Task requirements
Your task is to restate the data word for word.

--- Begin Stored data ---

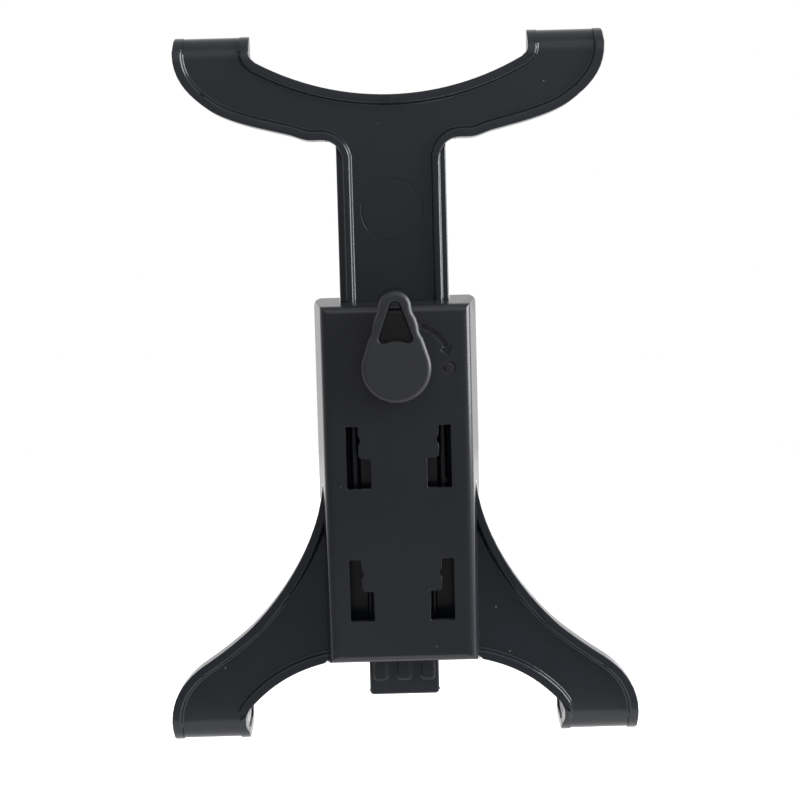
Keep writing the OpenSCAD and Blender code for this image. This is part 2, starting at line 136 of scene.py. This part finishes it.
def new_group(label, numbers, colours=(), outputs=()):
    """A node group with a Vector input, inputs for numbers and colours, and outputs as (name, kind)."""
    tree = bpy.data.node_groups.new(label, "ShaderNodeTree")
    tree.interface.new_socket(name="Vector", in_out="INPUT", socket_type="NodeSocketVector")
    for name, value in numbers.items():
        made = tree.interface.new_socket(name=name, in_out="INPUT", socket_type="NodeSocketFloat")
        made.default_value = value
    for name in colours:
        tree.interface.new_socket(name=name, in_out="INPUT", socket_type="NodeSocketColor")
    for name, kind in outputs:
        tree.interface.new_socket(name=name, in_out="OUTPUT", socket_type="NodeSocket" + kind)
    return tree, tree.nodes.new("NodeGroupInput"), tree.nodes.new("NodeGroupOutput")


def use_group(tree, group, vector, **values):
    node = add_node(tree, "ShaderNodeGroup", node_tree=group)
    tree.links.new(vector, node.inputs["Vector"])
    for name, value in values.items():
        node.inputs[name.replace("_", " ")].default_value = value
    return node


def build_speck_group():
    """Mask of small round specks: one in each cell of a grid, kept in only a share of the cells."""
    tree, start, end = new_group("specks", {"Cells per metre": 400.0, "Radius": 0.05, "Share": 0.2},
                                 outputs=[("Mask", "Float")])
    cells = add_node(tree, "ShaderNodeTexVoronoi", feature="F1")
    tree.links.new(start.outputs["Vector"], cells.inputs["Vector"])
    tree.links.new(start.outputs["Cells per metre"], cells.inputs["Scale"])
    near = math_node(tree, "LESS_THAN", cells.outputs["Distance"], start.outputs["Radius"])
    chance = add_node(tree, "ShaderNodeSeparateColor")
    tree.links.new(cells.outputs["Color"], chance.inputs[0])
    kept = math_node(tree, "LESS_THAN", chance.outputs[0], start.outputs["Share"])
    strength = math_node(tree, "MULTIPLY", math_node(tree, "MULTIPLY", near, kept), chance.outputs[1])
    tree.links.new(strength, end.inputs["Mask"])
    return tree


def build_grain_group():
    """Height of a fine moulded or spark-eroded texture, over broader waves."""
    wave_share = 0.06
    tree, start, end = new_group("moulded grain", {"Grains per metre": 4000.0, "Waviness": 0.3},
                                 outputs=[("Height", "Float")])
    grains = start.outputs["Grains per metre"]
    fine = noise(tree, start.outputs["Vector"], grains, 2.0)
    broad = noise(tree, start.outputs["Vector"], math_node(tree, "MULTIPLY", grains, wave_share), 1.0)
    swell = math_node(tree, "MULTIPLY", broad, start.outputs["Waviness"])
    tree.links.new(math_node(tree, "ADD", fine, swell), end.inputs["Height"])
    return tree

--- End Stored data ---

Complete output
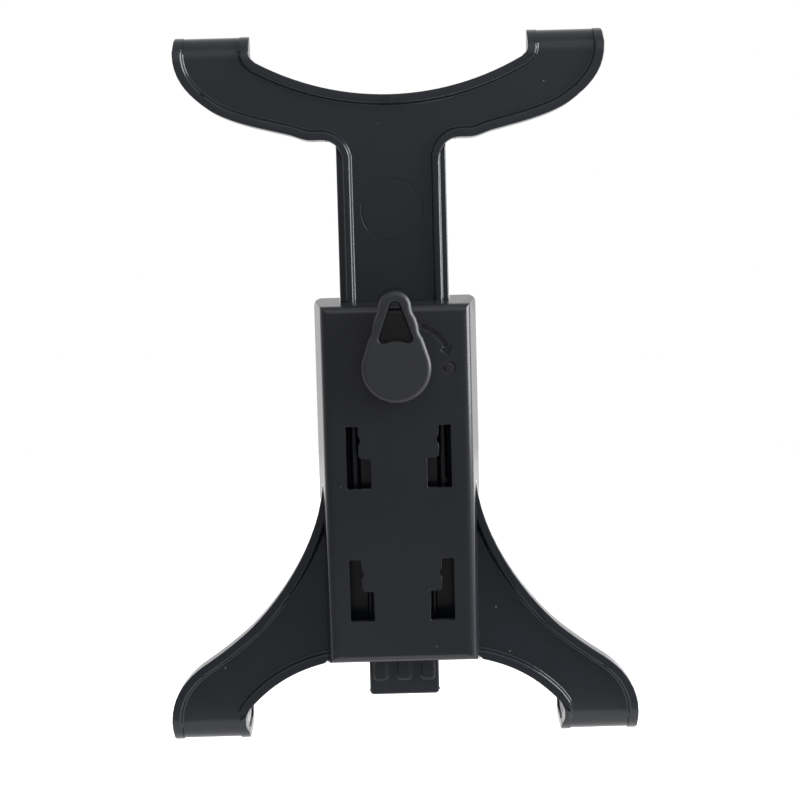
Keep writing the OpenSCAD and Blender code for this image. This is part 2, starting at line 136 of scene.py. This part finishes it.
def new_group(label, numbers, colours=(), outputs=()):
    """A node group with a Vector input, inputs for numbers and colours, and outputs as (name, kind)."""
    tree = bpy.data.node_groups.new(label, "ShaderNodeTree")
    tree.interface.new_socket(name="Vector", in_out="INPUT", socket_type="NodeSocketVector")
    for name, value in numbers.items():
        made = tree.interface.new_socket(name=name, in_out="INPUT", socket_type="NodeSocketFloat")
        made.default_value = value
    for name in colours:
        tree.interface.new_socket(name=name, in_out="INPUT", socket_type="NodeSocketColor")
    for name, kind in outputs:
        tree.interface.new_socket(name=name, in_out="OUTPUT", socket_type="NodeSocket" + kind)
    return tree, tree.nodes.new("NodeGroupInput"), tree.nodes.new("NodeGroupOutput")


def use_group(tree, group, vector, **values):
    node = add_node(tree, "ShaderNodeGroup", node_tree=group)
    tree.links.new(vector, node.inputs["Vector"])
    for name, value in values.items():
        node.inputs[name.replace("_", " ")].default_value = value
    return node


def build_speck_group():
    """Mask of small round specks: one in each cell of a grid, kept in only a share of the cells."""
    tree, start, end = new_group("specks", {"Cells per metre": 400.0, "Radius": 0.05, "Share": 0.2},
                                 outputs=[("Mask", "Float")])
    cells = add_node(tree, "ShaderNodeTexVoronoi", feature="F1")
    tree.links.new(start.outputs["Vector"], cells.inputs["Vector"])
    tree.links.new(start.outputs["Cells per metre"], cells.inputs["Scale"])
    near = math_node(tree, "LESS_THAN", cells.outputs["Distance"], start.outputs["Radius"])
    chance = add_node(tree, "ShaderNodeSeparateColor")
    tree.links.new(cells.outputs["Color"], chance.inputs[0])
    kept = math_node(tree, "LESS_THAN", chance.outputs[0], start.outputs["Share"])
    strength = math_node(tree, "MULTIPLY", math_node(tree, "MULTIPLY", near, kept), chance.outputs[1])
    tree.links.new(strength, end.inputs["Mask"])
    return tree


def build_grain_group():
    """Height of a fine moulded or spark-eroded texture, over broader waves."""
    wave_share = 0.06
    tree, start, end = new_group("moulded grain", {"Grains per metre": 4000.0, "Waviness": 0.3},
                                 outputs=[("Height", "Float")])
    grains = start.outputs["Grains per metre"]
    fine = noise(tree, start.outputs["Vector"], grains, 2.0)
    broad = noise(tree, start.outputs["Vector"], math_node(tree, "MULTIPLY", grains, wave_share), 1.0)
    swell = math_node(tree, "MULTIPLY", broad, start.outputs["Waviness"])
    tree.links.new(math_node(tree, "ADD", fine, swell), end.inputs["Height"])
    return tree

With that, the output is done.